Last Sunday, the spokesman for the Secret Service took to X/Twitter to deny the allegations being made that Trump had been starved of federal security.

“We did not divert resources from FPOTUS Trump & protection models don’t work that way. As far as ‘field office teams’ these are the candidate nominee operations teams that are added during election years for the heavy travel tempo,” wrote Anthony Guglielmi last Sunday, in response to something written by a RealClearPolitics White House correspondent Susan Crabtree.

“There’s an untrue assertion that a member of the former president’s team requested additional resources and that those were rebuffed,” he wrote on X later.

On Monday, Secretary of Homeland Security Alejandro N. Mayorkas also said the accusation that he had issued the denials was “a baseless and irresponsible statement and it is one that is unequivocally false.”

But by Saturday, July 20, the official tune had changed.

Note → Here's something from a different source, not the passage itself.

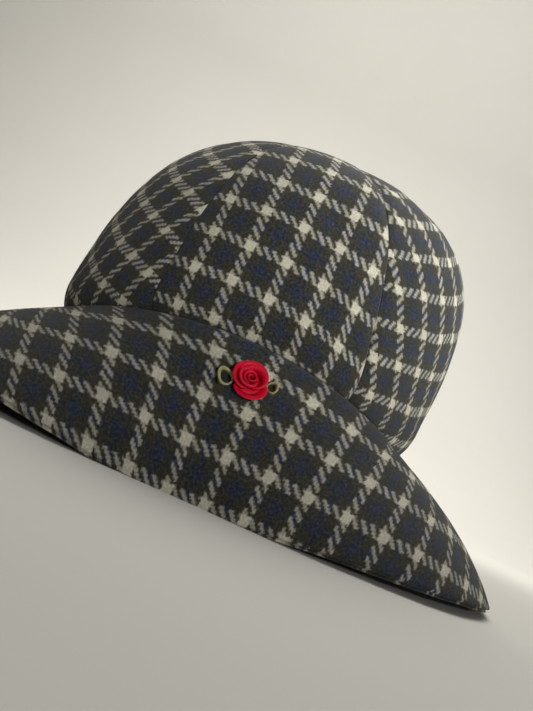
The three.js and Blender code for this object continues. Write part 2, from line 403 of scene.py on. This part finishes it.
def brimLayer(name, top, bottom, extend):
    # the seam in the grain lies at the back of the hat, where the ring of cloth is joined
    back = math.radians(brimLay["front"]) + math.pi
    azimuth = (back - np.linspace(0, 2 * math.pi, brim["around"] + 1))[:, None]
    azimuth[0] -= brim["backLap"]
    azimuth[-1] += brim["backLap"]
    run = np.linspace(0, 1, brim["down"] + 1)[None]
    width = brimWidthAt(azimuth)
    half = (bottom - top) / 2
    reach = 1 + (extend - half) / width  # the rim's middle line
    skin = brimPoint(azimuth, run, 0.0)
    wave = brim["wave"] * softNoise(skin, brim["waveLength"], 9) * smooth(run)
    wave = wave + brim["ripple"] * softNoise(skin, brim["rippleLength"], 10) * run
    valley = brim["valley"] * np.exp(-((run * width / brim["valleyReach"]) ** 2)) - wave
    upper = brimPoint(azimuth, run * reach, top + valley)
    lower = brimPoint(azimuth, run * reach, bottom + valley)
    angles = np.linspace(0, math.pi, brim["rim"] + 2)[1:-1][None]
    turnedRun = reach + half * np.sin(angles) / width
    turnedDepth = (top + bottom) / 2 - half * np.cos(angles) + valley[:, -1:]
    rim = brimPoint(azimuth, turnedRun, turnedDepth)
    rows = np.concatenate([upper, rim, lower[:, ::-1]], 1)
    away = np.hypot(rows[..., 0], rows[..., 1]) - crown["seamRadius"]
    rows[..., 2] += brim["close"] * np.exp(-((away / brim["closeReach"]) ** 2))
    face = brimGrain(azimuth, run * reach)
    uvs = np.concatenate([face, brimGrain(azimuth, turnedRun), face[:, ::-1]], 1)
    points = toFrame(rows.reshape(-1, 3))
    points[:, 2] = np.maximum(points[:, 2], 0.0)  # pressed flat where it rests
    faces = ringFaces(rows.shape[0], rows.shape[1], closed=False)
    made = addMesh(name, points, faces, uvs.reshape(-1, 2))
    weld = made.modifiers.new("backJoin", "WELD")
    weld.merge_threshold = brim["weld"]
    return made


print("building the crown")
crownPanels = [crownPanel(i) for i in range(crown["panels"])]
print("building the brim")
brimOuter = brimLayer("brimCloth", 0.0, brim["cloth"], 0.0)
facingTop = brim["cloth"] + brim["gap"]
brimUnder = brimLayer("brimFacing", facingTop, facingTop + brim["facing"], brim["facingShows"])

rose = {
    "azimuth": -86.5,
    "down": 0.25,  # share of the way to the rim
    "step": 0.01,  # short way along the brim, for its slope
    "radius": 7.1,
    "eye": 0.75,
    "base": 0.2,  # the ribbon's foot above the brim
    "bud": {"turns": 1.6, "from": 0.9, "radius": 2.7, "lip": 0.35, "height": 4.7, "wall": 1.0},
    # the bud's first turn is lower and thinner, and its edge sways
    "budStart": {"low": 0.1, "thin": 0.3, "sway": 0.12, "rate": 1.7},
    "petals": (
        # radius at the foot, reach of the lip, middle and span in degrees, height, wall
        {"radius": 3.5, "lip": 1.1, "middle": 215, "span": 250, "height": 5.0, "wall": 1.45},
        {"radius": 4.5, "lip": 1.1, "middle": 40, "span": 215, "height": 4.7, "wall": 1.45},
        {"radius": 5.4, "lip": 1.6, "middle": 178, "span": 175, "height": 4.2, "wall": 1.6},
        {"radius": 5.3, "lip": 1.4, "middle": 70, "span": 200, "height": 4.4, "wall": 1.7},
        {"radius": 6.4, "lip": 2.2, "middle": -68, "span": 145, "height": 3.0, "wall": 1.9},
    ),
    # at its ends a petal tucks in, droops and thins; it sways a little along its length
    "ends": {"tuck": 0.75, "wind": 0.22, "droop": 0.25, "thin": 0.55},
    "sway": {"rate": 3.1, "radius": 0.14, "height": 0.16, "lip": 0.12},
    "leanPower": 2.2,
    # folded ribbon from its outer foot over the fold to its inner foot: out in walls, up in heights
    "fold": (
        (0.30, 0.0), (0.34, 0.3), (0.44, 0.58), (0.55, 0.8), (0.56, 0.92), (0.40, 0.985),
        (0.10, 1.0), (-0.2, 0.975), (-0.38, 0.9), (-0.42, 0.74), (-0.38, 0.4), (-0.32, 0.0),
    ),
    # round foot that everything is sewn to: radius and height
    "foot": ((0.2, 0.1), (5.9, 0.1), (6.5, 0.5), (5.9, 1.0), (0.2, 1.0)),
    "footSides": 36,
    "budSteps": 70,
    "petalSteps": 48,
}

loops = {
    "length": 7.2,
    "breadth": 9.8,
    "height": 3.4,
    "ribbon": 1.35,
    "rise": 1.0,  # the right loop above the rose's middle
    "drop": 3.0,  # the left loop below it
    "reach": 2.0,
    "settle": 0.25,
    "size": {-1: 1.0, 1: 0.66},  # left and right
    # at the rose the loop is this much narrower, lower and thinner
    "pinch": 0.28,
    "low": 0.6,
    "thin": 0.4,
    "steps": 64,
    # section of the ribbon on edge: out in walls, up in heights
    "section": (
        (-0.55, 0.0), (-0.35, 0.5), (-0.05, 0.85), (0.0, 0.97), (-0.3, 1.0),
        (-0.75, 0.97), (-1.0, 0.85), (-1.0, 0.5), (-1.05, 0.0),
    ),
}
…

Guglielmi now admits, in a report first published in the New York Times, the Secret Service turned down requests for additional federal security for Trump.

According to the newspaper, which is historically hostile to Trump, two officials who spoke on condition of anonymity because they were not authorized to speak publicly confirmed that the Trump campaign had been seeking additional resources for the better part of the time that Trump had been out of office.

The denied requests for additional resources were not, however, specifically for the rally in Butler.

According to other officials, the Secret Service had actually added security for Trump at Butler due to intelligence it had received about an Iranian plot to assassinate Trump.

Questions still remain about why the rooftop that was clearly a possible danger to Trump was left unguarded and why the gunman, who was identified as suspicious, was not contained before he took his shots. Director of the Secret Service Kimberly Cheatle will face those questions and others during a hearing called by Rep. James Comer, the chairman of the House Oversight and Accountability Committee, on Monday.

The Secret Service also released a defensive statement about the use of women in its protection details, even after extensive video from Butler, Penn. showed the women assigned to Trump did not perform to expectations.

“In the days following the attempted assassination of former President Trump, some people have made public statements questioning the presence of women in law enforcement, including in the United States Secret Service,” the agency wrote in a statement on its website.

“These assertions are baseless and insulting,” said the official statement.

“Every single day, in communities big and small across our great country, women are serving in federal, state, local, tribal, territorial, and campus law enforcement. They are highly trained and skilled professionals, who risk their lives on the front lines for the safety and security of others. They are brave and selfless patriots who deserve our gratitude and respect,” the agency continued.

“We in the United States Department of Homeland Security — the largest law enforcement organization in the federal government — will, with great pride, focus, and devotion to mission, continue to recruit, retain, and elevate women in our law enforcement ranks. Our Department will be the better for it, and our country more secure,” the Secret Service said, without providing data to support its assertion that women Secret Service agents are being placed in jobs because of merit, rather than because of “diversity, equity, inclusion” goals that the agency has prioritized under President Biden.

The hearing on the Butler, Pennsylvania assassination attempt takes place at 10 a.m. Eastern Time on Monday, and can be watched at this link or here:

On Saturday, Mr. Guglielmi acknowledged that the Secret Service had turned down some requests for additional federal security assets for Mr. Trump’s detail. Two people briefed on the matter, who spoke on condition of anonymity because they were not authorized to speak publicly, confirmed that the Trump campaign had been seeking additional resources for the better part of the time that Mr. Trump had been out of office. The denied requests for additional resources were not specifically for the rally in Butler, Mr. Guglielmi said.

U.S. officials previously said the Secret Service had enhanced security for the former president before the Butler rally because it had received information from U.S. intelligence agencies about a potential Iranian assassination plot against Mr. Trump.